__What needs to be done__.
Output the data exactly, with every line intact.

═════ Supplied data

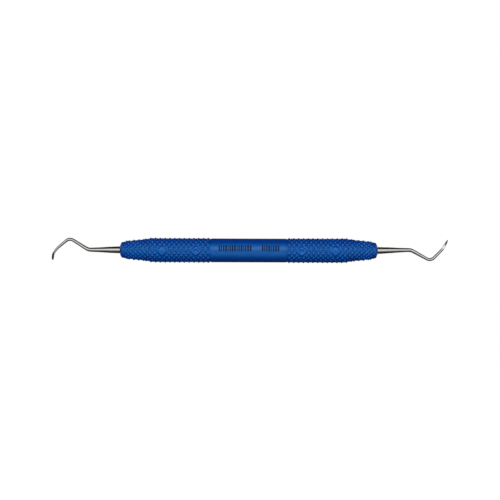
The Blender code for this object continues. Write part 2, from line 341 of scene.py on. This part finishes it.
def nub_height(row, column):
    """Full in the grip, lowest at the shoulder, and lower along the mould's parting line."""
    height = np.interp(row, NUB_ROWS, NUB_HEIGHTS)
    turned = column % COLUMNS
    in_grip = (row < TAPER_ROWS[0]) & np.isin(turned, PARTING_COLUMNS)
    on_taper = (row >= TAPER_ROWS[0]) & (row <= TAPER_ROWS[1]) & np.isin(turned, TAPER_PARTING_COLUMNS)
    height = height * np.where(in_grip, PARTING_SHARE, np.where(on_taper, TAPER_PARTING_SHARE, 1.0))
    turn = FIRST_COLUMN_TURN + 2.0 * math.pi * turned / COLUMNS
    share = np.interp(row, TAPER_REACH_ROWS, (FRONT_SHARE, TAPER_FRONT_SHARE))
    return height * (share + (1.0 - share) * np.sin(turn) ** 2)


def column_gap(column):
    """Columns to the nearer of the two lines of pads, front and back, with its sign."""
    half = COLUMNS / 2.0
    return (column + half / 2.0) % half - half / 2.0


def relief(from_centre, angles, radius):
    """Height of the nubs over the valleys all round at one place, and what figures() gives there."""
    row = (from_centre - FIRST_ROW_X) / ROW_STEP
    column = (angles - FIRST_COLUMN_TURN) / (2.0 * math.pi / COLUMNS)
    arc = 2.0 * math.pi * radius / COLUMNS
    first = np.round((row + column) / 2.0)
    second = np.round((row - column) / 2.0)
    site_row = first + second
    site_column = first - second
    away = np.hypot((row - site_row) * ROW_STEP, (column - site_column) * arc)
    widest = np.interp(row, TAPER_REACH_ROWS, (NUB_REACH, TAPER_NUB_REACH))
    reach = min(widest, NEIGHBOUR_SHARE * math.hypot(ROW_STEP, arc))
    height = nub_height(site_row, site_column) * np.cos(np.minimum(away / reach, 1.0) * math.pi / 2.0) ** 2
    allowed = (site_row >= 1) & (site_row <= LAST_ROW)
    for middle in (RING_ROW, PAD_ROW):
        steps = np.abs(site_row - middle) + np.abs(column_gap(site_column))
        allowed &= steps > CLEAR_STEPS
    height = np.where(allowed, height, 0.0)
    across = np.abs(column_gap(column)) * arc
    return height, figures(row, across)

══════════

__Task answer__.
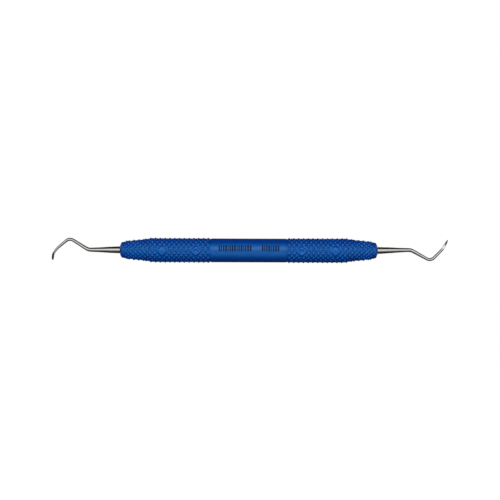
The Blender code for this object continues. Write part 2, from line 341 of scene.py on. This part finishes it.
def nub_height(row, column):
    """Full in the grip, lowest at the shoulder, and lower along the mould's parting line."""
    height = np.interp(row, NUB_ROWS, NUB_HEIGHTS)
    turned = column % COLUMNS
    in_grip = (row < TAPER_ROWS[0]) & np.isin(turned, PARTING_COLUMNS)
    on_taper = (row >= TAPER_ROWS[0]) & (row <= TAPER_ROWS[1]) & np.isin(turned, TAPER_PARTING_COLUMNS)
    height = height * np.where(in_grip, PARTING_SHARE, np.where(on_taper, TAPER_PARTING_SHARE, 1.0))
    turn = FIRST_COLUMN_TURN + 2.0 * math.pi * turned / COLUMNS
    share = np.interp(row, TAPER_REACH_ROWS, (FRONT_SHARE, TAPER_FRONT_SHARE))
    return height * (share + (1.0 - share) * np.sin(turn) ** 2)


def column_gap(column):
    """Columns to the nearer of the two lines of pads, front and back, with its sign."""
    half = COLUMNS / 2.0
    return (column + half / 2.0) % half - half / 2.0


def relief(from_centre, angles, radius):
    """Height of the nubs over the valleys all round at one place, and what figures() gives there."""
    row = (from_centre - FIRST_ROW_X) / ROW_STEP
    column = (angles - FIRST_COLUMN_TURN) / (2.0 * math.pi / COLUMNS)
    arc = 2.0 * math.pi * radius / COLUMNS
    first = np.round((row + column) / 2.0)
    second = np.round((row - column) / 2.0)
    site_row = first + second
    site_column = first - second
    away = np.hypot((row - site_row) * ROW_STEP, (column - site_column) * arc)
    widest = np.interp(row, TAPER_REACH_ROWS, (NUB_REACH, TAPER_NUB_REACH))
    reach = min(widest, NEIGHBOUR_SHARE * math.hypot(ROW_STEP, arc))
    height = nub_height(site_row, site_column) * np.cos(np.minimum(away / reach, 1.0) * math.pi / 2.0) ** 2
    allowed = (site_row >= 1) & (site_row <= LAST_ROW)
    for middle in (RING_ROW, PAD_ROW):
        steps = np.abs(site_row - middle) + np.abs(column_gap(site_column))
        allowed &= steps > CLEAR_STEPS
    height = np.where(allowed, height, 0.0)
    across = np.abs(column_gap(column)) * arc
    return height, figures(row, across)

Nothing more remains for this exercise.